What advice would you give to others who may be struggling to believe in and support people who have caused harm?
I think this question deserves some deep reflection. I think that everyone “out there” is a reflection and mirror to each of us “in here”. I believe that every time I am activated by someone else it is an opportunity for me. It is pointing to some little part of me (my shadow self) that I’ve banished, haven’t accepted, owned, understood, or reckoned with, and that’s the reason it gets my attention - to support my growth and development on the path to reclaiming and re-membering my wholeness. I believe this activation is a gift and therefore an act of benevolence.
So if you are someone who is “struggling to believe in and support people who have caused harm”, here are some of the questions I would ask in order for you to receive these gifts too: What’s your relationship to harm or cruelty? Is there an acceptance of the ways in which you’ve been cruel and caused harm to others? Is there a softness or kindness towards yourself for the harm you’ve caused others? Or perhaps there is a more critical and scathing voice that emerges? Have you forgiven yourself? Do you carry rage and wrath towards the ones who were cruel and harmful to you?

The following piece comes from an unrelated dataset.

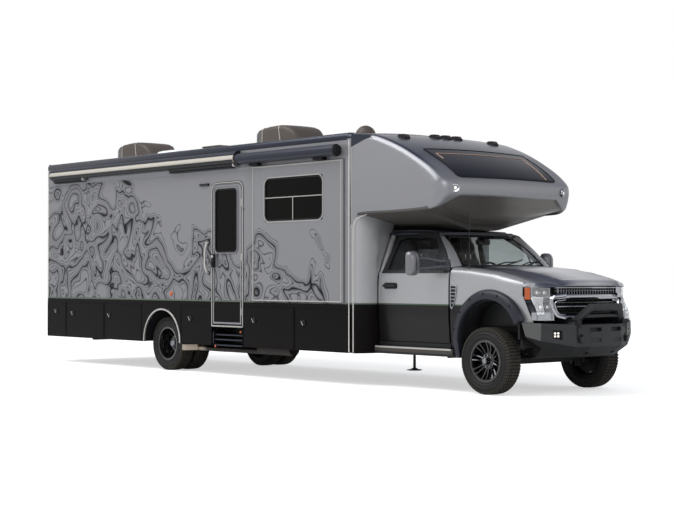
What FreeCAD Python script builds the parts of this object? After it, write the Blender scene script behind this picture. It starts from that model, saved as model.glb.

There are no right or wrong answers here and they wouldn’t be asked to induce any shame. They would be asked to lead to insight. We are where we are on this path and it’s not linear or hierarchical. It does deepen in time though and we gain more capacity to hold more complexity and contradiction. If I began to struggle to believe in and support others who are struggling for any reason, these are some of the questions I would want someone to ask me.